The basic output of any query is a concordance, i.e. a list of all the occurrences (tokens) matching the query, along with their text surroundings. The Word list function evaluates the query in such a way that the result is a list of various words (types), matching the query, together with their absolute frequency, ARF or number of documents in which the wanted phenomenon occurs. In this respect, the Word list function is analogous to frequency distribution, however its advantage is its speed and low computational complexity, because the extra step involving the concordance is not needed with the Word list.

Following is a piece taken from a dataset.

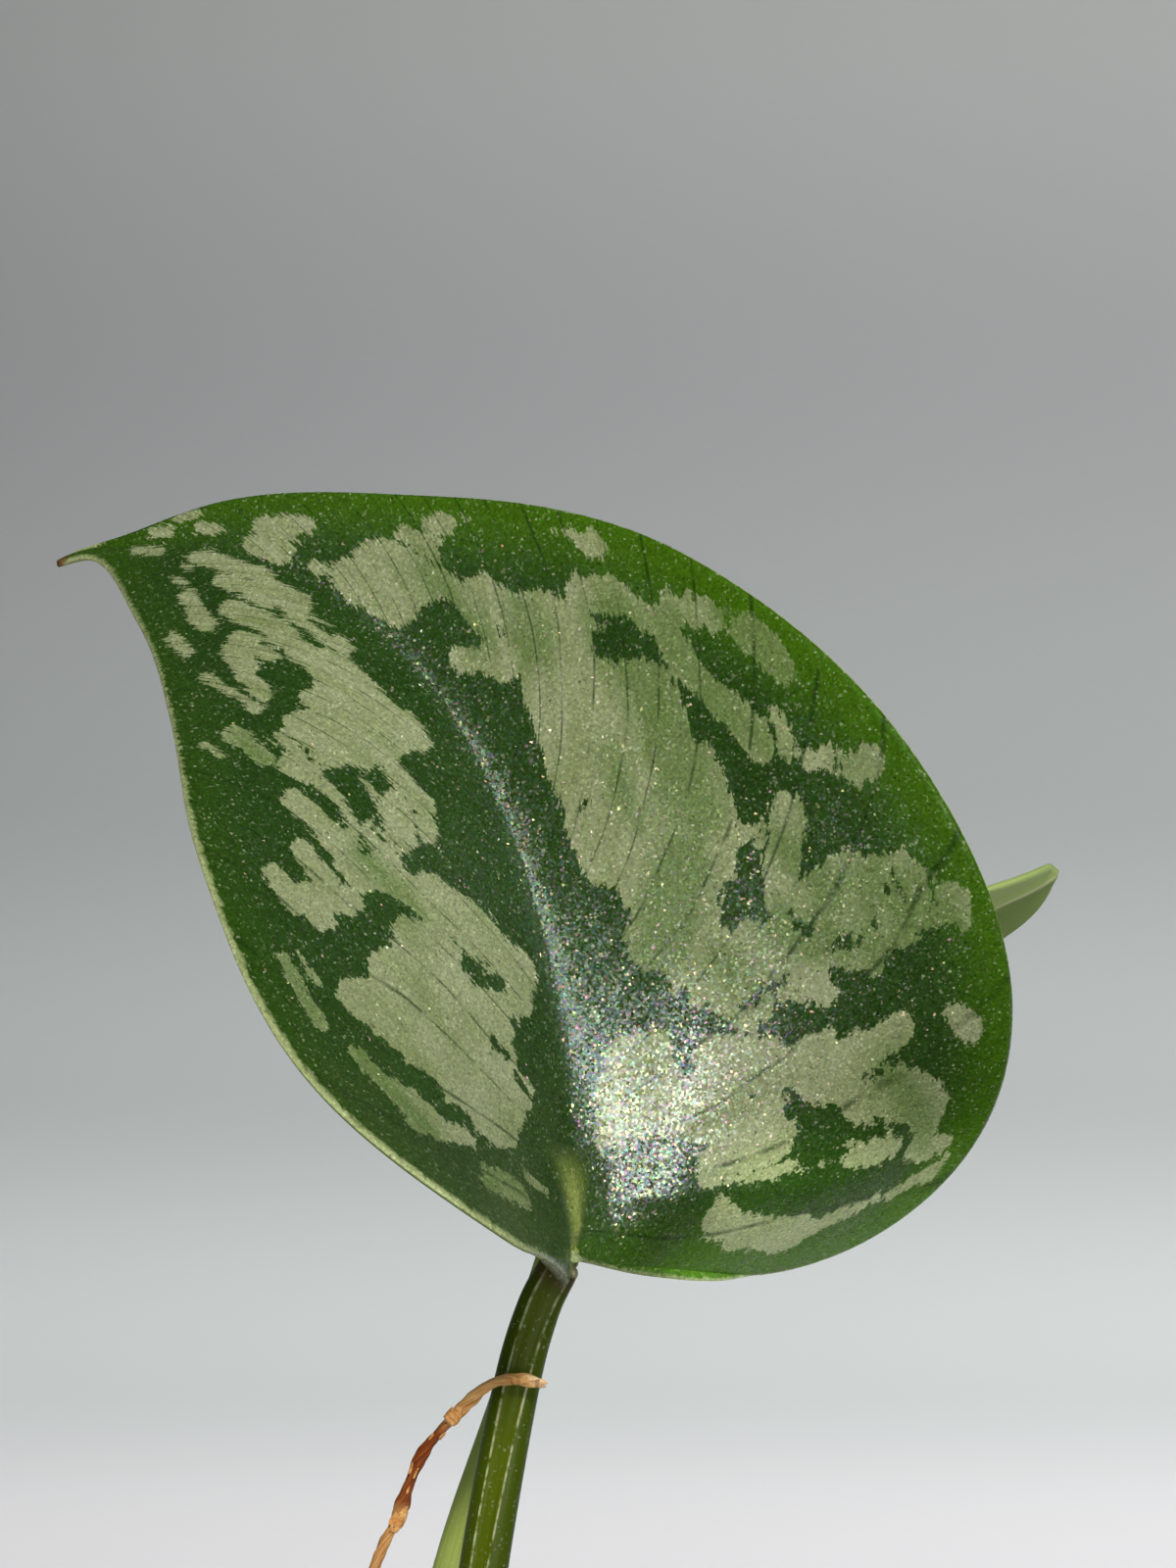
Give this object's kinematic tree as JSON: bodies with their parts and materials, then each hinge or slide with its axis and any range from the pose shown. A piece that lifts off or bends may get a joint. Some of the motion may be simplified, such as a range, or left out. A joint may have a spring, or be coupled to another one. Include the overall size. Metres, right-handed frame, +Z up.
{
  "type": "potted scindapsus",
  "caption": "Potted satin pothos: silver-marked heart-shaped leaves on arching stalks, rooted in soil in a plain terracotta pot.",
  "frame": {"origin": "centre of the pot's flat underside", "axes": "+Z up the plant, -Y the side that the tall crown leaf faces, +X to the right as seen from there"},
  "size_m": [0.2003, 0.1948, 0.2301],
  "materials": {
    "terracotta": "matte",
    "potting_mix": "matte",
    "green_stem": "satin",
    "satin_leaf": "satin",
    "young_leaf": "satin",
    "dry_husk": "matte"
  },
  "bodies": {
    "root": {"pot": "terracotta", "soil": "potting_mix", "crown_stem": "green_stem", "right_stem": "green_stem", "left_stem": "green_stem", "back_stem": "green_stem", "crown_leaf_blade": "satin_leaf", "rear_leaf_blade": "young_leaf", "crown_low_leaf_blade": "satin_leaf", "right_front_leaf_blade": "satin_leaf", "right_back_leaf_blade": "satin_leaf", "front_leaf_blade": "satin_leaf", "left_front_leaf_blade": "satin_leaf", "left_leaf_blade": "satin_leaf", "back_leaf_blade": "satin_leaf", "back_left_leaf_blade": "satin_leaf", "dry_sheath_strand": "dry_husk"}
  },
  "joints": []
}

Form for creating word lists

Various search parameters can be set in the form:

• corpus (or its subcorpus), in which the word list will be created
• attribute (positional or structural), which is to be included in the list
• RE pattern (regular expression), to which the resulting words must correspond (if it is not submitted, the list will contain all items in the corpus if they fulfill the other specifications in the form)
• minimum frequency
• whitelist – a list of pre-selected words (in a separate file) which we want to see in the resulting list
• blacklist – a list of pre-selected words (in a separate file) which we want to exclude from the resulting list
• option “Include non-words”, which widens the search to words which are not composed only of alphabetic characters

Among the output option settings we can find a selection of either the absolute frequency, ARF or a document count. Furthermore there is also the possibility to choose a specific output attribute (or attributes). These attributes need not be identical to the positional attribute selected in the top section of the form, on which all the above mentioned filters are applied. This enables us to create e.g. a frequency list of all verbs by selecting the attribute tag in the top section, applying the condition for a verb as in V.* and finally by “switching” the output type to lemma – an example of such a query is shown in the picture.